Seasonal Snapshot: The end of November marks the end of the upward seasonal bias in all three patterns. The 30yr consolidates and the 5&15yr patterns chop down until mid Dec, then rise until year’s end.
Wheat: 29Nov Mar is now front month and today’s Volume figures reflect the roll from Dec. While primary indicators are still negative, our secondary indicators are rising, indicating an easing of downward pressure. Mar ran into resistance at 6.20. Failure at that level, also showing from 11/20, indicates a likely test of the 5.85 support. Look for another test of the resistance.
With the late Sept thru mid Nov period setting up as a continuation pattern, the current action and pattern expectations point to materially lower prices. A move below 5.00 is targeted. This will likely play out on the March contract as Dec will go into Delivery on 11/30.

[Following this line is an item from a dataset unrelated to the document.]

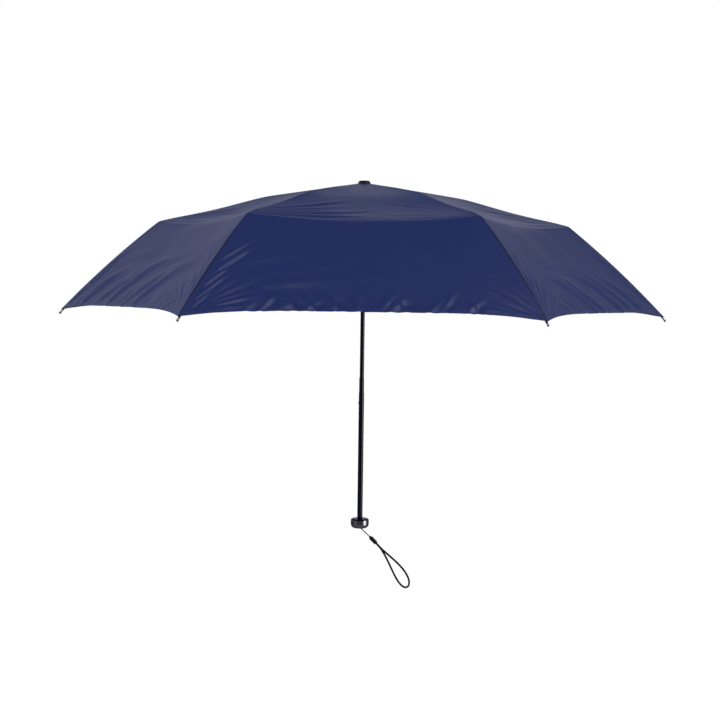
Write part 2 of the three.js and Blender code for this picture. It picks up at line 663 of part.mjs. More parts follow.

Seasonal Snapshot: There is divergence between the short and long term patterns: 15& 30 year patterns are generally trending negative into mid December. The 5-year pattern rises rapidly into early December, then chops down until mid month.
Interest Rates: 29Nov Long dated Treasuries have reacted negatively to the “expected solution” out of the Eurozone. However, tests of lows have been buying opportunities and the subsequent rallies are right to and above the support and resistance levels. Pricing levels are due to change as we’re rolling to March as the front month. It’s as if the market is setting up for the next disappointment to be revealed.
Treasuries are mid-level on their RSIs speaking to a lack of conviction even though the markets’ technical bias leans negative on trend.
Seasonal Snapshot: 5, 15 & 30 yr patterns across all US Treasury instruments are in a resumption of the uptrend until early December. Futures have been correlating with seasonals since April with the exception of some consolidation with a weaker tone in July.